__OBJECTIVE__. Begin at the line containing "obj.matrix_world = world" and stop at the line containing "imported = [obj"; copy those lines exactly, ends included, and nothing else.

__MATERIAL PROVIDED__.
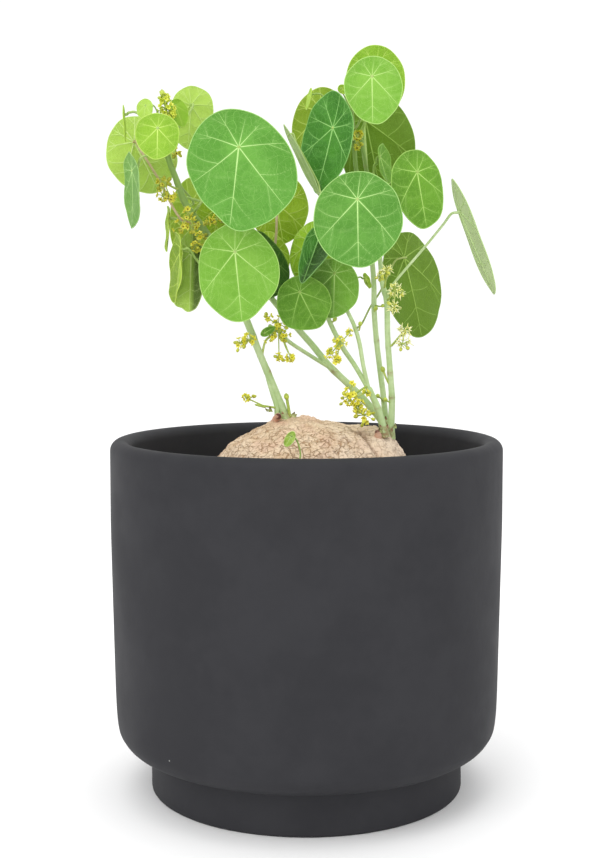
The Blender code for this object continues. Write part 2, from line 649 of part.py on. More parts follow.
def add_leaf(row):
    """A blade with a thin edge and its petiole, as one closed mesh."""
    small = row.length < 12
    count = 12 if small else 14 if row.length < 22 else 18
    sides = 4 if small else 5
    petiole_radius = 0.36 if small else PETIOLE_RADIUS
    across, tip, face = leaf_axes(row)
    hub = np.array(row.hub, float)
    points = [hub]

    def ring(share, lift):
        start = len(points)
        for i in range(count):
            angle = 2 * math.pi * i / count
            u, v = leaf_edge(row, angle)
            u, v = u * share, v * share
            w = leaf_height(row, u, v, angle, share) + lift
            points.append(hub + u * across + v * tip + w * face)
        return list(range(start, start + count))

    top_mid = ring(0.55, 0)
    top_edge = ring(1.0, 0)
    low_edge = ring(1.0, -BLADE_THICKNESS)
    low_mid = ring(0.55, -BLADE_THICKNESS)
    faces = []
    for i in range(count):
        j = (i + 1) % count
        faces.append((0, top_mid[i], top_mid[j]))
        for first, second in ((top_mid, top_edge), (top_edge, low_edge), (low_mid, low_edge)):
            faces.append((first[i], second[i], second[j]))
            faces.append((first[i], second[j], first[j]))
    start = hub - face * (BLADE_THICKNESS + 0.4)
    via = [np.array(p, float) for p in row.via]
    before = via[-1] if via else start - face * 3
    if row.branch == "caudex":
        end = np.array(SPROUT_FOOT)
    else:
        end = joint_on(row.branch, row.place, before, petiole_radius)
    path = smooth_path([start] + via + [end], 2 if len(via) > 1 else 4, -face)
    radii = [petiole_radius] * len(path)
    rings = tube_rings(path, radii, sides, tip)
    first = len(points)
    for one in rings:
        points += one
    # The petiole's first ring starts towards the tip and goes the same way round as the blade.
    turning = np.dot(np.cross(rings[0][0] - path[0], rings[0][1] - path[0]), face)
    blade_turning = np.dot(np.cross(tip, across), face)
    order = list(range(sides))
    if turning * blade_turning < 0:
        order = [0] + order[:0:-1]
    inner = [first + k for k in order]
    outer_angles = [2 * math.pi * (i + 0.5) / count for i in range(count)]
    inner_angles = [2 * math.pi * (j + 0.5) / sides for j in range(sides)]
    faces += annulus(low_mid, inner, outer_angles, inner_angles)
    step = -1 if order[1] != 1 else 1
    for k in range(len(rings) - 1):
        for i in range(sides):
            a = first + k * sides + (i * step) % sides
            b = first + k * sides + ((i + 1) * step) % sides
            faces.append((a, b, b + sides))
            faces.append((a, b + sides, a + sides))
    last = first + (len(rings) - 1) * sides
    faces.append(tuple(last + (i * step) % sides for i in range(sides)))
    return make_object(row.name, points, orient(points, faces), LEAF, 40)


def orient(points, faces):
    """The same faces, all turned the same way."""
    shape = bmesh.new()
    corners = [shape.verts.new(p) for p in points]
    for face in faces:
        shape.faces.new([corners[i] for i in face])
    bmesh.ops.recalc_face_normals(shape, faces=shape.faces)
    shape.verts.index_update()
    turned = [tuple(v.index for v in face.verts) for face in shape.faces]
    shape.free()
    return turned


def icosahedron(middle, radius, stretch=1.0):
    shape = bmesh.new()
    bmesh.ops.create_icosphere(shape, subdivisions=1, radius=radius)
    points = [np.array(middle) + np.array((v.co.x, v.co.y, v.co.z * stretch)) for v in shape.verts]
    faces = [tuple(v.index for v in face.verts) for face in shape.faces]
    shape.free()
    return points, faces


def octahedron(middle, radius):
    """A floret's outline: six corners, turned a little so that no two are alike."""
    middle = np.asarray(middle, float)
    turn = middle[0] + middle[2]
    points = []
    for i in range(4):
        t = turn + i * math.pi / 2
        points.append(middle + radius * np.array([math.cos(t), 0.3 * math.sin(t), math.sin(t)]))
    points.append(middle + (0, radius * 0.8, 0))
    points.append(middle - (0, radius * 0.8, 0))
    faces = []
    for i in range(4):
        j = (i + 1) % 4
        faces.append((i, j, 4))
        faces.append((j, i, 5))
    return points, faces


def fuse(name, pieces, finish, sharp_degrees=50):
    """One object from closed pieces that overlap, by a single Boolean union."""
    objects = [make_object(f"{name}_{i}", p, f, finish) for i, (p, f) in enumerate(pieces)]
    whole = objects[0]
    whole.name = name
    whole.data.name = name
    if len(objects) > 1:
        others = bpy.data.collections.new(f"{name}_pieces")
        for obj in objects[1:]:
            bpy.context.scene.collection.objects.unlink(obj)
            others.objects.link(obj)
        bpy.context.scene.collection.children.link(others)
        modifier = whole.modifiers.new("fuse", "BOOLEAN")
        modifier.operation = "UNION"
        modifier.operand_type = "COLLECTION"
        modifier.collection = others
        modifier.solver = "MANIFOLD"
        bpy.context.view_layer.objects.active = whole
        bpy.ops.object.modifier_apply(modifier=modifier.name)
        for obj in objects[1:]:
            bpy.data.objects.remove(obj, do_unlink=True)
        bpy.data.collections.remove(others)
    whole.data.shade_smooth()
    whole.data.set_sharp_from_angle(angle=math.radians(sharp_degrees))
    return whole


def add_stem(name, branches):
    pieces = []
    for branch in branches:
        path, radii = branch_curve(branch)
        pieces.append(tube(path, radii, 8 if radii[0] > 1.1 else 5))
    for branch, place, middle in STEM_BUDS.get(name, []):
        point, _, _ = branch_at(branch, place)
        path = np.array([point, np.array(middle)])
        pieces.append(tube(path, [0.35, 0.35], 4))
        pieces.append(icosahedron(middle, 0.9, 1.3))
    return fuse(name, pieces, STEM, 60)


def floret_places(lump):
    """Middles of an umbel's florets, spread over a ball."""
    x, y, z, radius, florets = lump
    places = []
    for i in range(florets):
        height = 1 - 2 * (i + 0.5) / florets
        out = math.sqrt(1 - height**2)
        turn = i * GOLDEN_ANGLE + x
        reach = radius * 0.74
        way = np.array([out * math.cos(turn), out * math.sin(turn), height])
        places.append(np.array([x, y, z]) + way * reach)
    return places


def add_cluster(row):
    middle = np.array(row.lumps[0][:3], float)
    via = [np.array(p, float) for p in row.via]
    foot = joint_on(row.branch, row.place, via[0] if via else middle, 0.35)
    path = smooth_path([middle] + via[::-1] + [foot], 3)
    pieces = [tube(path, [0.4] * len(path), 5)]
    for lump in row.lumps:
        centre = np.array(lump[:3], float)
        if lump is not row.lumps[0]:
            pieces.append(tube(np.array([middle, centre]), [0.35, 0.35], 4))
        pieces.append(icosahedron(centre, lump[3] * 0.7))
        for place in floret_places(lump):
            pieces.append(octahedron(place, FLORET_RADIUS))
    if row.bud:
        top = middle + np.array([-1.2, 0, row.bud])
        pieces.append(tube(np.array([middle, top]), [0.5, 0.5], 4))
        pieces.append(icosahedron(top, 1.3, 1.4))
    return fuse(row.name, pieces, PETAL)


def main():
    clear_scene()
    add_pot()
    add_soil()
    add_caudex()
    add_stem("stem_a", ["A"])
    add_stem("stem_b", ["B", "b"])
    add_stem("stem_c", [STEM_C, "C", "c"])
    add_stem("stem_d", ["D"])
    add_stem("stem_e", ["E"])
    for row in LEAVES:
        add_leaf(row)
    for row in CLUSTERS:
        add_cluster(row)


main()
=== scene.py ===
"""Looks of a potted stephania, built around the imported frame.

Round leaves with raised veins on petioles that meet them inside the edge, small yellow umbels,
glaucous stems, a fissured caudex, gritty soil and a matte dark pot. Lengths in the tables are in
millimetres and meshes are in metres. +Z is up and the viewer looks along +Y.
"""
import logging
import math
from collections.abc import Callable, Iterator, Sequence
from contextlib import contextmanager
from dataclasses import dataclass, field
from enum import Enum
from functools import cache, cached_property
from typing import Any

import bpy
import numpy as np
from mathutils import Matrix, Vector, noise


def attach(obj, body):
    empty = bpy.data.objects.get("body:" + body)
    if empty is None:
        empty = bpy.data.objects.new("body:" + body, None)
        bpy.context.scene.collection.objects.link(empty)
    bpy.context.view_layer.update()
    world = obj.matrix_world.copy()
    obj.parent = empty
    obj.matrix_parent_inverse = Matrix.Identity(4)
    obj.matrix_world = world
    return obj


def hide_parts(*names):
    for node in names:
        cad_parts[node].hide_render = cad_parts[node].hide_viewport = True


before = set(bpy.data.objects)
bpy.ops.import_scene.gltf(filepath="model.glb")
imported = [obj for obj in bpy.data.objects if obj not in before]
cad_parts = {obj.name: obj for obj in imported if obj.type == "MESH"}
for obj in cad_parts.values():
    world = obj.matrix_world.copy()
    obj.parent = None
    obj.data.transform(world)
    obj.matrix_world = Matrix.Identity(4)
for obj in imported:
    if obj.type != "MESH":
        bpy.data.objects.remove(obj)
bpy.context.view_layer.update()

logging.basicConfig(level=logging.INFO, format="%(name)s: %(message)s")
log = logging.getLogger("stephania")

MM = 0.001
GOLDEN_ANGLE = math.pi * (3 - math.sqrt(5))
SEED = 20261127

Point = tuple[float, float, float]
Row = tuple[float, float, float, float]
Colour = tuple[int, int, int]
Array = np.ndarray
Piece = bpy.types.Object
Material = bpy.types.Material
Socket = bpy.types.NodeSocket


# Finishes


@dataclass(frozen=True)
class LeafFinish:
    """Colours of a blade: two greens that it varies between, its veins and its underside."""

    light: Colour
    deep: Colour
    vein: Colour
    under: Colour


class LeafTone(Enum):
    """The greens of the foliage, each with its finish."""

    YOUNG = LeafFinish((160, 196, 58), (148, 186, 46), (206, 226, 120), (166, 196, 70))
    PALE = LeafFinish((172, 206, 90), (158, 194, 74), (206, 226, 146), (174, 208, 88))
    LIME = LeafFinish((144, 188, 50), (124, 170, 36), (198, 224, 116), (156, 198, 46))
    FRESH = LeafFinish((126, 178, 62), (108, 162, 46), (190, 224, 134), (136, 176, 66))
    MATURE = LeafFinish((100, 160, 58), (82, 142, 44), (188, 226, 142), (126, 164, 66))
    LEAFY = LeafFinish((104, 156, 38), (84, 134, 26), (174, 212, 112), (118, 156, 46))
    SHADED = LeafFinish((146, 180, 44), (126, 160, 30), (194, 214, 106), (152, 186, 42))
    OLIVE = LeafFinish((98, 136, 30), (80, 118, 22), (150, 182, 82), (98, 134, 32))
    DEEP = LeafFinish((56, 100, 18), (42, 84, 12), (112, 152, 66), (80, 120, 34))
    BLUISH = LeafFinish((74, 140, 42), (54, 114, 30), (154, 206, 120), (96, 146, 58))
    GLAUCOUS = LeafFinish((110, 154, 70), (92, 138, 56), (168, 204, 128), (126, 164, 84))
    SILVER = LeafFinish((174, 200, 132), (158, 186, 114), (206, 222, 170), (192, 212, 158))


# The dark green that painted shade on the leaves darkens towards.
SHADOW_GREEN: Colour = (32, 58, 12)


@dataclass(frozen=True)
class StemFinish:
    """A stem's skin: its green, its waxy bloom, its scars, and its darker green towards the top, partly its
    own green and partly painted shade from the leaves above.
    """

    name: str
    skin: Colour
    bloom: Colour
    scar: Colour
    roughness: float = 0.55
    # the darker green towards the top, partly the stem's own and partly painted shade
    young: Colour = (122, 154, 66)


MAIN_STEM = StemFinish("stem_skin", (174, 200, 138), (196, 216, 164), (148, 128, 88))
PETIOLE_GREEN = StemFinish("petiole_green", (146, 178, 84), (172, 196, 118), (160, 140, 96))
PETIOLE_ROSY = StemFinish("petiole_rosy", (176, 160, 112), (196, 178, 146), (172, 130, 104))
PETIOLE_PALE = StemFinish("petiole_pale", (176, 200, 136), (204, 222, 170), (170, 150, 110))
PETIOLE_OLIVE = StemFinish("petiole_olive", (138, 158, 76), (158, 178, 98), (130, 126, 70))
PEDUNCLE = StemFinish("peduncle_green", (160, 182, 78), (190, 204, 112), (150, 130, 70))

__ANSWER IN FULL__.
    obj.matrix_world = world
    return obj


def hide_parts(*names):
    for node in names:
        cad_parts[node].hide_render = cad_parts[node].hide_viewport = True


before = set(bpy.data.objects)
bpy.ops.import_scene.gltf(filepath="model.glb")
imported = [obj for obj in bpy.data.objects if obj not in before]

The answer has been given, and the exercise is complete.